_Raw data:_
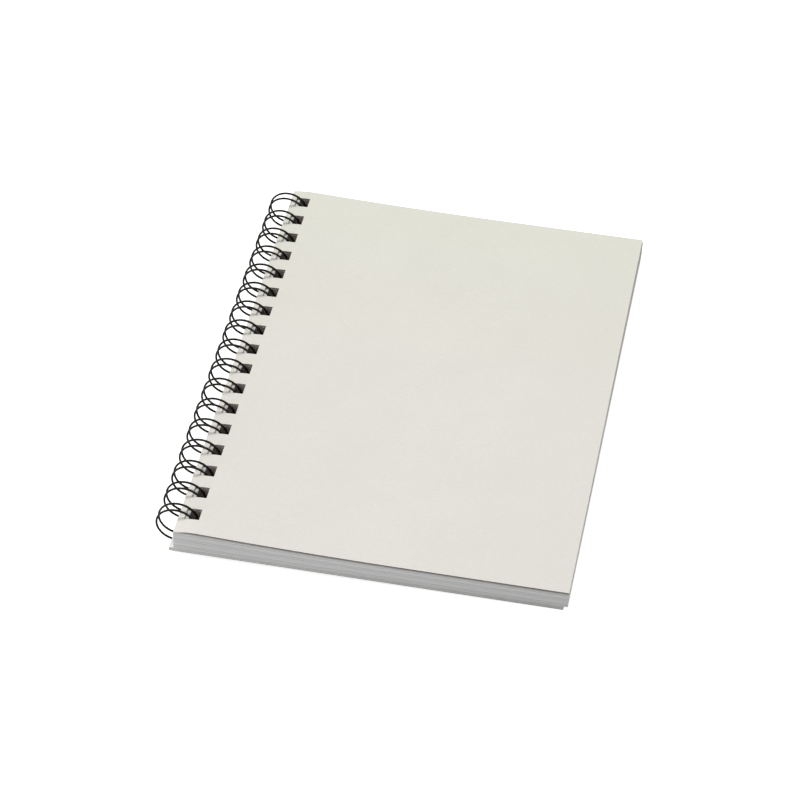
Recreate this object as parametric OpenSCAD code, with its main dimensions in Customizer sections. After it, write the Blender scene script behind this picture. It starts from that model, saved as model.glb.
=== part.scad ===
// Pocket notebook bound along its long edge with a twin-loop wire.
// It is drawn flat first, with the spine edge of the sheets on x = 0 and the underside of the
// back cover on z = 0, and then laid down: its loops lift the spine a little off the table.

/* [Sheets] */
// Width of the sheets, from the spine edge to the fore edge
sheet_w = 105; // [70:1:160]
// Length of the sheets, along the spine
sheet_l = 148; // [100:1:230]
// Thickness of all the sheets together at the fore edge
pages_t = 4.45; // [2.5:0.05:5.5]
// Extra thickness of the sheets at the spine, where the punched holes keep them apart
spine_swell = 1.4; // [0:0.05:1.8]
// Width of the stretch over which that thickness grows
swell_w = 61; // [30:1:68]

/* [Covers] */
// Thickness of the front cover's card
front_t = 0.35; // [0.25:0.05:0.8]
// Thickness of the back cover's board
back_t = 1.2; // [0.5:0.05:1.6]
// How far the front cover's card stands off the sheets
front_gap = 0.35; // [0.1:0.05:0.6]
// How far the front cover stops short of the sheets at the fore edge
front_short = 0.2; // [0:0.05:0.8]
// Gap between sheets and covers where they lie on each other
lie_gap = 0.05; // [0.02:0.01:0.1]
// How far the spine edge of cover and sheets bows down
edge_droop = 0.4; // [0:0.05:0.8]
// Width of the strip that bows down
droop_w = 7; // [4:0.5:14]

/* [Punched holes] */
// Distance from one hole to the next
pitch = 8.467; // [7.5:0.001:12.7]
// Side of a square hole
hole = 4; // [3.6:0.1:5]
// Strip left between the holes and the spine edge of the sheets and the front cover
hole_strip = 1.6; // [1.2:0.1:3]
// Strip left between the holes and the spine edge of the back cover
back_strip = 1.7; // [1.6:0.05:3]
// Least distance from the centre of an end hole to the end of the sheet
end_margin = 6; // [4:0.1:9]
// How far the row of holes sits off the middle of the spine
row_shift = 0.9; // [0:0.1:2]

/* [Twin-loop wire] */
// Thickness of the coated wire
wire_d = 0.6; // [0.5:0.05:1]
// How far the wire's middle stands above the closed notebook at the top of a loop
loop_room = 1.6; // [1.5:0.05:3]
// Free width between a wire and the side of its hole
side_play = 0.45; // [0.2:0.05:0.6]
// Free width between the wire and the fore side of the holes in the sheets
fore_play = 0.8; // [0.5:0.05:1.2]
// Free width between the wire and the fore side of the holes in the back cover
hang_play = 0.1; // [0.05:0.01:0.3]
// Radius of the bends at the root of a loop, at the wire's middle
root_bend = 0.75; // [0.5:0.05:1]
// Free width around the straight root wires, between the last sheet and the back cover
seat_play = 0.1; // [0.05:0.01:0.2]
// Gap between the round tip of a loop and the root wires that it closes on
tip_gap = 0.15; // [0.05:0.05:0.4]

/* [Hidden] */
$fn = 48;
wire_sides = 24;
profile_steps = 24;
past = 1;

// Row of holes
loops = floor((sheet_l - 2 * end_margin) / pitch) + 1;
hole_mid = hole_strip + hole / 2;
function hole_y(i) = row_shift + ((loops - 1) / 2 - i) * pitch;

// Heights of the pile, spine edge at x = 0
front_w = sheet_w - front_short;
pages_z = back_t + lie_gap;
function near_edge(x, w) = pow(max(0, 1 - x / w), 2);
function pages_top(x) =
    pages_z + pages_t + spine_swell * near_edge(x, swell_w) - edge_droop * near_edge(x, droop_w);
function front_under(x) = pages_top(x) + lie_gap + front_gap * (1 - near_edge(x, droop_w));
function front_top(x) = front_under(x) + front_t;

// Circle of the loops
wire_r = wire_d / 2;
wire_gap = hole - 2 * side_play - wire_d;
loop_z = front_top(hole_mid) / 2;
loop_r = front_top(hole_mid) - loop_z + loop_room;
loop_x = hole_strip + hole - fore_play - wire_r - loop_r;
loop_out = loop_r + wire_r;

// Closed seam, where the tips meet the root wires
root_z = back_t + seat_play + wire_r;
root_reach = norm([loop_r, root_bend]);
root_angle = asin((root_z - loop_z) / root_reach);
root_x = loop_x + root_reach * cos(root_angle);
leg_end = root_angle - atan2(root_bend, loop_r);
tip_r = wire_gap / 2;
tip_angle = root_angle + (wire_d + tip_gap) / loop_r * 180 / PI + atan2(tip_r, loop_r);

// A ball a little thicker than the wire joins each leg to its bend, and the leg ends inside it
joint_r = 1.04 * wire_r;
joint_turn = 0.3;

// The back cover hangs on the wire, so it lies nearer the spine than the sheets do
back_slip = back_strip + hole - hang_play - loop_x - sqrt(pow(loop_out, 2) - pow(loop_z - back_t, 2));

// The closed notebook rests on its loops and on the back cover's fore edge
rest_x = sheet_w - back_slip;
lean = asin(loop_out / norm([rest_x - loop_x, loop_z])) - atan2(loop_z, rest_x - loop_x);
function lying_x(x, z) = (x - rest_x) * cos(lean) + z * sin(lean);
left_x = lying_x(loop_x, loop_z) - loop_out;
right_x = max(lying_x(sheet_w, pages_top(sheet_w)), lying_x(front_w, front_top(front_w)));

// Lays a piece of the flat notebook down on z = 0, with the middle of the whole over the origin
module lying() {
    translate([-(left_x + right_x) / 2, 0, 0])
        rotate([0, lean, 0])
            translate([-rest_x, 0, 0])
                children();
}

// Stretches an outline in x and z along the spine, from one end of the sheets to the other
module along_spine(points, length) {
    translate([0, length / 2, 0])
        rotate([90, 0, 0])
            linear_extrude(length)
                polygon(points);
}

// Points from the spine edge to a fore edge, close together where the pile bends most
function across(i, width) = width * pow(i / profile_steps, 2);

// Row of square holes through everything between two heights, from their spine side at x
module holes(x, low, high) {
    for (i = [0 : loops - 1])
        translate([x, hole_y(i) - hole / 2, low])
            cube([hole, hole, high - low]);
}

// Card bent over the swollen spine
module front_cover() {
    xs = [for (i = [0 : profile_steps]) across(i, front_w)];
    color("#e1e0d6")
        lying()
            difference() {
                along_spine(concat(
                    [for (i = [0 : profile_steps]) [xs[i], front_under(xs[i])]],
                    [for (i = [profile_steps : -1 : 0]) [xs[i], front_top(xs[i])]]
                ), sheet_l);
                holes(hole_strip, pages_z, front_top(hole_mid) + past);
            }
}

// All the sheets as one solid. The straight root wires lie in a groove that they press into
// the last sheets, from the first loop to the last.
module page_block() {
    xs = [for (i = [0 : profile_steps]) across(i, sheet_w)];
    groove_w = wire_d + 2 * seat_play;
    color("#f4f3ef")
        lying()
            difference() {
                along_spine(concat(
                    [[sheet_w, pages_z], [0, pages_z]],
                    [for (x = xs) [x, pages_top(x)]]
                ), sheet_l);
                holes(hole_strip, 0, front_top(hole_mid) + past);
                translate([root_x - groove_w / 2, hole_y(loops - 1), 0])
                    cube([groove_w, hole_y(0) - hole_y(loops - 1), root_z + wire_r + seat_play]);
            }
}

// Flat board
module back_cover() {
    color("#c9c4b8")
        lying()
            difference() {
                translate([-back_slip, -sheet_l / 2, 0])
                    cube([sheet_w, sheet_l, back_t]);
                holes(back_strip - back_slip, -past, back_t + past);
            }
}

// Wire along an arc about z, from one angle to another
module bend(radius, from, to) {
    rotate([0, 0, from])
        rotate_extrude(angle = to - from)
            translate([radius, 0])
                circle(wire_r, $fn = wire_sides);
}

// Places a piece at an angle of the loops' circle: x points outward, y along the wire's run
// and z down the spine
module on_circle(angle, y) {
    translate([loop_x, y, loop_z])
        rotate([90, 0, 0])
            rotate([0, 0, angle])
                translate([loop_r, 0, 0])
                    children();
}

// One double loop: two legs round the circle, joined by a round tip. It is drawn with the tip at
// angle 0, so that legs and tip meet exactly, and then turned to its place.
module double_loop(y) {
    translate([loop_x, y, loop_z])
        rotate([90, 0, 0])
            rotate([0, 0, tip_angle]) {
                for (side = [-1, 1])
                    translate([0, 0, side * tip_r])
                        bend(loop_r, 0, leg_end + 360 - joint_turn - tip_angle);
                translate([loop_r, 0, 0])
                    rotate([0, 90, 0])
                        bend(tip_r, 180, 360);
            }
}

// Root between two loops: a ball on the end of each leg, a bend out of it, and the straight wire
// between the bends. Here x points back up the spine and y along the wire's run.
module root(y_from, y_to) {
    run = y_from - y_to - wire_gap;
    on_circle(leg_end, y_from - tip_r)
        rotate([0, 90, 0]) {
            sphere(joint_r, $fn = wire_sides);
            translate([-root_bend, 0, 0])
                bend(root_bend, 0, 90);
            translate([-root_bend, root_bend, 0])
                rotate([0, -90, 0])
                    cylinder(h = run - 2 * root_bend, r = wire_r, $fn = wire_sides);
            translate([root_bend - run, 0, 0])
                bend(root_bend, 90, 180);
            translate([-run, 0, 0])
                sphere(joint_r, $fn = wire_sides);
        }
}

// One wire, bent into a comb of double loops and closed on its own root
module twin_loop_wire() {
    color("#1c1b1a")
        lying() {
            for (i = [0 : loops - 1])
                double_loop(hole_y(i));
            for (i = [1 : loops - 1])
                root(hole_y(i - 1), hole_y(i));
        }
}

front_cover();
page_block();
back_cover();
twin_loop_wire();
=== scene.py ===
"""Looks of the twin-loop wire notebook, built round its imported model.

Sizes are in mm, and places are those of the flat notebook, as in the part's source: x runs from the
spine edge of the sheets to the fore edge, y from the tail to the head, and z up. lie() takes a
place to the frame.
"""

import math
import random

import bmesh
import bpy
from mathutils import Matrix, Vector


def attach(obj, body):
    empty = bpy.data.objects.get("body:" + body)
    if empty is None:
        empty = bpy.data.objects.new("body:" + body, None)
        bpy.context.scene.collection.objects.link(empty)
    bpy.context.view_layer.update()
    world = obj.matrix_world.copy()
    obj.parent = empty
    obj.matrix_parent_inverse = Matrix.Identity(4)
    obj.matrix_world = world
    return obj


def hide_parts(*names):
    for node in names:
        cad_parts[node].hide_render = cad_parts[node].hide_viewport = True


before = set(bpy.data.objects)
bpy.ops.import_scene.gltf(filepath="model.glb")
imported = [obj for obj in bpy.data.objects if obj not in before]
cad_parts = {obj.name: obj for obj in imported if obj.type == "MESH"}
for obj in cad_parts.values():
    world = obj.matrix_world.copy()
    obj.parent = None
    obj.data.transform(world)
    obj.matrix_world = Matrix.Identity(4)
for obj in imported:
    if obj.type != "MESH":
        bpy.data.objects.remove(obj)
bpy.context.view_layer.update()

# Sheets
SHEET_W = 105.0
SHEET_L = 148.0
PAGES_T = 4.45
SPINE_SWELL = 1.4
SWELL_W = 61.0

# Covers
FRONT_T = 0.35
FRONT_GAP = 0.35
FRONT_SHORT = 0.2
BACK_T = 1.2
LIE_GAP = 0.05
EDGE_DROOP = 0.4
DROOP_W = 7.0

# Punched holes
PITCH = 8.467
HOLE = 4.0
HOLE_STRIP = 1.6
BACK_STRIP = 1.7
END_MARGIN = 6.0
ROW_SHIFT = 0.9

# Wire
WIRE_D = 0.6
LOOP_ROOM = 1.6
FORE_PLAY = 0.8
HANG_PLAY = 0.1
ROOT_BEND = 0.75
SEAT_PLAY = 0.1

# Leaves of the block. The upper ones lie loose on the wire, their holes nearer the fore edge, and
# all are trimmed a little askew and not quite alike.
LEAVES = 46
LEAF_FILL = 0.955
LOOSE_FROM = 0.55
LOOSE_SHIFT = 1.0
EDGE_SKEW = 0.25
SPINE_SCATTER = 0.12
FORE_SCATTER = 0.07
END_SCATTER = 0.045
END_SCATTER_MOST = 0.14
LEAF_SEED = 11

# Tones of the leaves, 0 to 1: groups of neighbours are alike, smaller groups further down
LOW_LEAVES = 12
LOW_GROUPS, LOW_SPREAD = (1, 2), 0.5
HIGH_GROUPS, HIGH_SPREAD = (2, 3, 4), 0.2
MIDDLE_TONE = 0.6

# Places of the mesh lines across the pieces, close together where they bend most
LEAF_XS = [7.0, 9.5, 13, 18, 25, 33, 42, 52, 61, 83, SHEET_W]
COVER_BEND_END = 12
ROUNDING = 1e-6
SMOOTH_BELOW_DEG = 25

# Derived sizes of the notebook, as in the part's source
LOOPS = int((SHEET_L - 2 * END_MARGIN) // PITCH) + 1
HOLE_MID = HOLE_STRIP + HOLE / 2
PAGES_Z = BACK_T + LIE_GAP
FRONT_W = SHEET_W - FRONT_SHORT


def near_edge(x, w):
    """Falls from 1 at the spine edge to 0 at x = w."""
    return max(0.0, 1 - x / w) ** 2


def pages_top(x):
    swell = SPINE_SWELL * near_edge(x, SWELL_W)
    droop = EDGE_DROOP * near_edge(x, DROOP_W)
    return PAGES_Z + PAGES_T + swell - droop


def front_under(x):
    return pages_top(x) + LIE_GAP + FRONT_GAP * (1 - near_edge(x, DROOP_W))


def front_top(x):
    return front_under(x) + FRONT_T


def hole_y(i):
    return ROW_SHIFT + ((LOOPS - 1) / 2 - i) * PITCH


# Loops and the groove for their root wires
WIRE_R = WIRE_D / 2
LOOP_Z = front_top(HOLE_MID) / 2
LOOP_R = front_top(HOLE_MID) - LOOP_Z + LOOP_ROOM
LOOP_X = HOLE_STRIP + HOLE - FORE_PLAY - WIRE_R - LOOP_R
LOOP_OUT = LOOP_R + WIRE_R
ROOT_Z = BACK_T + SEAT_PLAY + WIRE_R
ROOT_REACH = math.hypot(LOOP_R, ROOT_BEND)
ROOT_X = LOOP_X + ROOT_REACH * math.cos(math.asin((ROOT_Z - LOOP_Z) / ROOT_REACH))
GROOVE = (ROOT_X - WIRE_R - SEAT_PLAY, ROOT_X + WIRE_R + SEAT_PLAY)
GROOVE_TOP = ROOT_Z + WIRE_R + SEAT_PLAY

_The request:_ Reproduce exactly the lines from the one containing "its own root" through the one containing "bpy.data.objects.remove(obj)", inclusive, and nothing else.

_Correct response:_
// One wire, bent into a comb of double loops and closed on its own root
module twin_loop_wire() {
    color("#1c1b1a")
        lying() {
            for (i = [0 : loops - 1])
                double_loop(hole_y(i));
            for (i = [1 : loops - 1])
                root(hole_y(i - 1), hole_y(i));
        }
}

front_cover();
page_block();
back_cover();
twin_loop_wire();
=== scene.py ===
"""Looks of the twin-loop wire notebook, built round its imported model.

Sizes are in mm, and places are those of the flat notebook, as in the part's source: x runs from the
spine edge of the sheets to the fore edge, y from the tail to the head, and z up. lie() takes a
place to the frame.
"""

import math
import random

import bmesh
import bpy
from mathutils import Matrix, Vector


def attach(obj, body):
    empty = bpy.data.objects.get("body:" + body)
    if empty is None:
        empty = bpy.data.objects.new("body:" + body, None)
        bpy.context.scene.collection.objects.link(empty)
    bpy.context.view_layer.update()
    world = obj.matrix_world.copy()
    obj.parent = empty
    obj.matrix_parent_inverse = Matrix.Identity(4)
    obj.matrix_world = world
    return obj


def hide_parts(*names):
    for node in names:
        cad_parts[node].hide_render = cad_parts[node].hide_viewport = True


before = set(bpy.data.objects)
bpy.ops.import_scene.gltf(filepath="model.glb")
imported = [obj for obj in bpy.data.objects if obj not in before]
cad_parts = {obj.name: obj for obj in imported if obj.type == "MESH"}
for obj in cad_parts.values():
    world = obj.matrix_world.copy()
    obj.parent = None
    obj.data.transform(world)
    obj.matrix_world = Matrix.Identity(4)
for obj in imported:
    if obj.type != "MESH":
        bpy.data.objects.remove(obj)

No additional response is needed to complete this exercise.